Jack S. is a young New Jersey rock musician. Just a few days before his band's biggest gig, their lead singer goes missing with Jack's prized bass, presumably to hock it to feed his junk habit. Jack's search for his buddy uncovers a sinister entanglement of crimes tied to local real estate barons looking to remake New York City—and who might also be connected to the recent death of Jack's punk rock mentor. Along the way, Jack encounters a cast of colorful characters, including a bewitching, quick-witted scenester who favors dressing in a nurse's outfit, a monstrous hired killer with a devotion to both figure skating and edged weapons, a deranged if prophetic postwar novelist, and a tough-talking cop who fancies himself a retro-cool icon of the homicide squad but is harboring a surprising secret.

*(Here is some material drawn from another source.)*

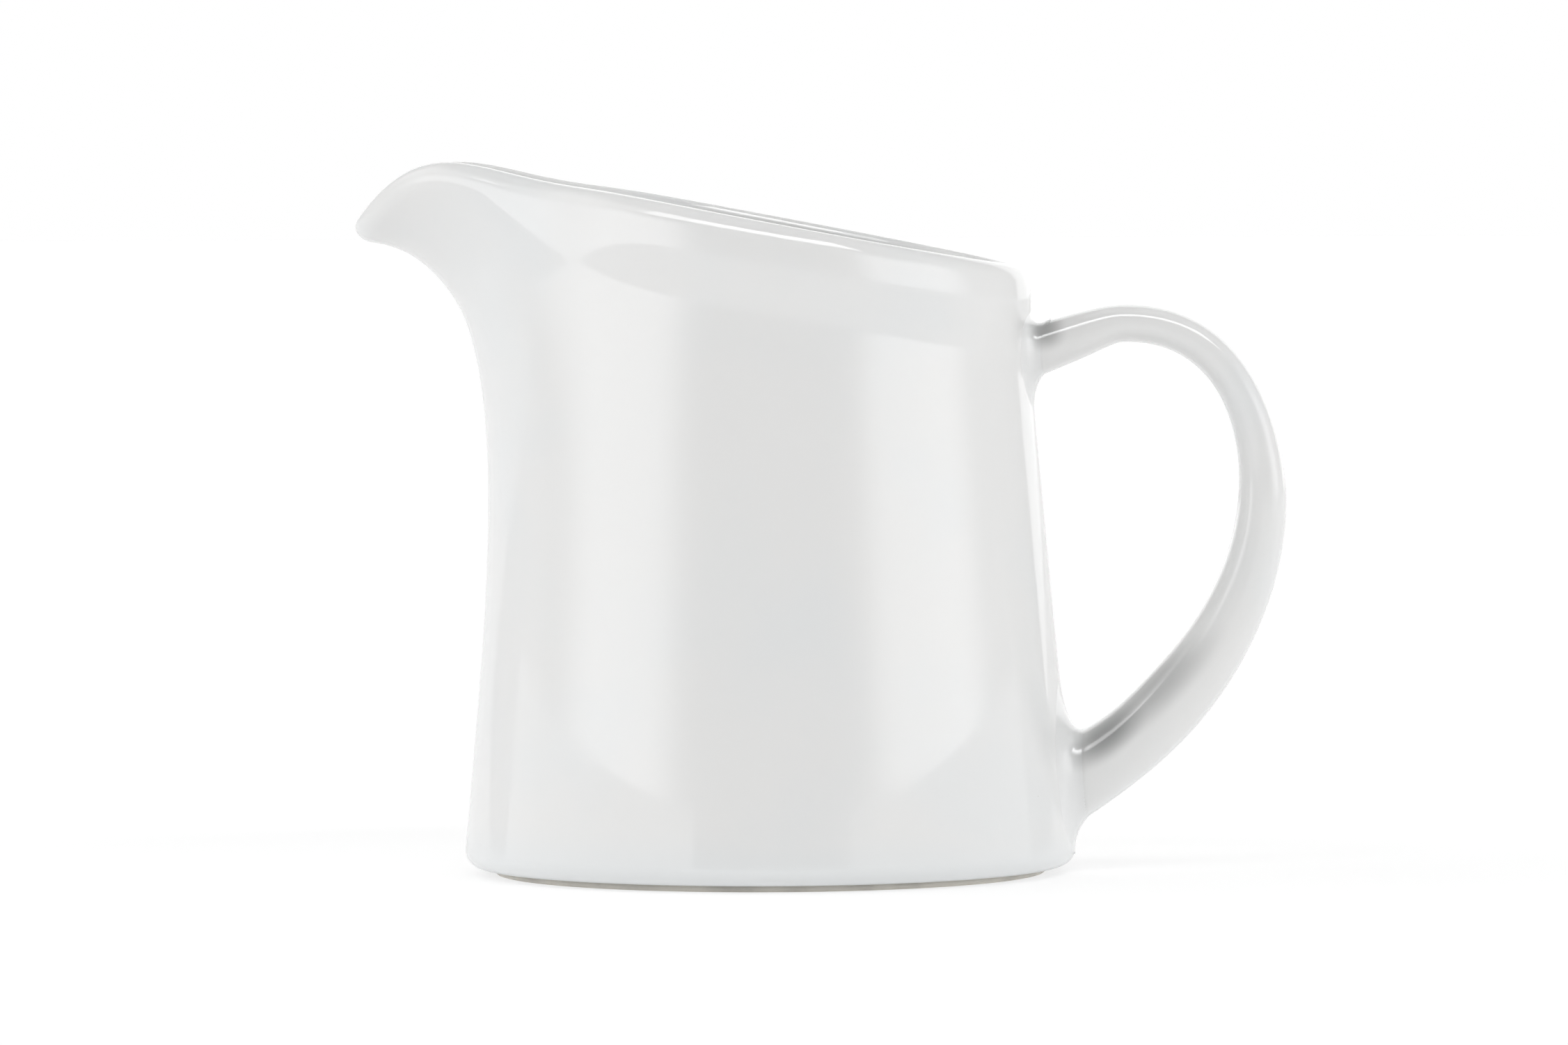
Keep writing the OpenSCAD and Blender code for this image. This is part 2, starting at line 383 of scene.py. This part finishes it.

No One Left to Come Looking for You — while admittedly addictive and fun...is no one’s idea of a formulaic book, unless the formula is to write one original and unpretentious and funny sentence after another ... As a first-person narrator, Jack is exceptionally winning, combining Lipsyte’s characteristic Falstaffian wit — playful, biting, verbally dexterous — with a sweet-natured and lovably pure, yet un-self-serious and only slightly doofus-y personality ... No One Left to Come Looking for You is narrower in focus, concerned only with unspooling the story at hand. It proceeds smoothly, without any narrative bumps ... It tells one small story and tells it well. But it’s also very smart and very funny, a slangy, brainy, expletive-laden, occasionally touching pleasure to read from the first page to the last.
Lipsyte’s latest novel, the East Village–set No One Left to Come Looking for You, is...remarkably stripped down. Its moments of linguistic flamboyance are outnumbered by an almost screenwriterly tendency toward dialogue, and its characters talk in a clipped, plainspoken style that verges on hard-boiled ... Lipsyte's experiment in hard-boiled hardcore manages to take its self-imposed conventions somewhere more playful and less pointlessly nostalgic than have similar genre exercises by his contemporaries ... Lipsyte has updated the detective novel for the billionaire era by lifting his antagonist straight from life. In doing so, he ends on an insight worthy of his theory-spouting protagonists: the real crime is financialized property ownership; the underworld worth illuminating is a rapacious real-estate industry that really did put an end to the market-rate 1990s.
No One Left is designed as a caper, a kind of 'lost on the Lower East Side' picaresque ... More than anything, it’s a tender valentine to an era when the idea of ditching the Man for a life on the margins could keep you insulated from adulthood for as long as you could possibly hold out ... A fitting tribute.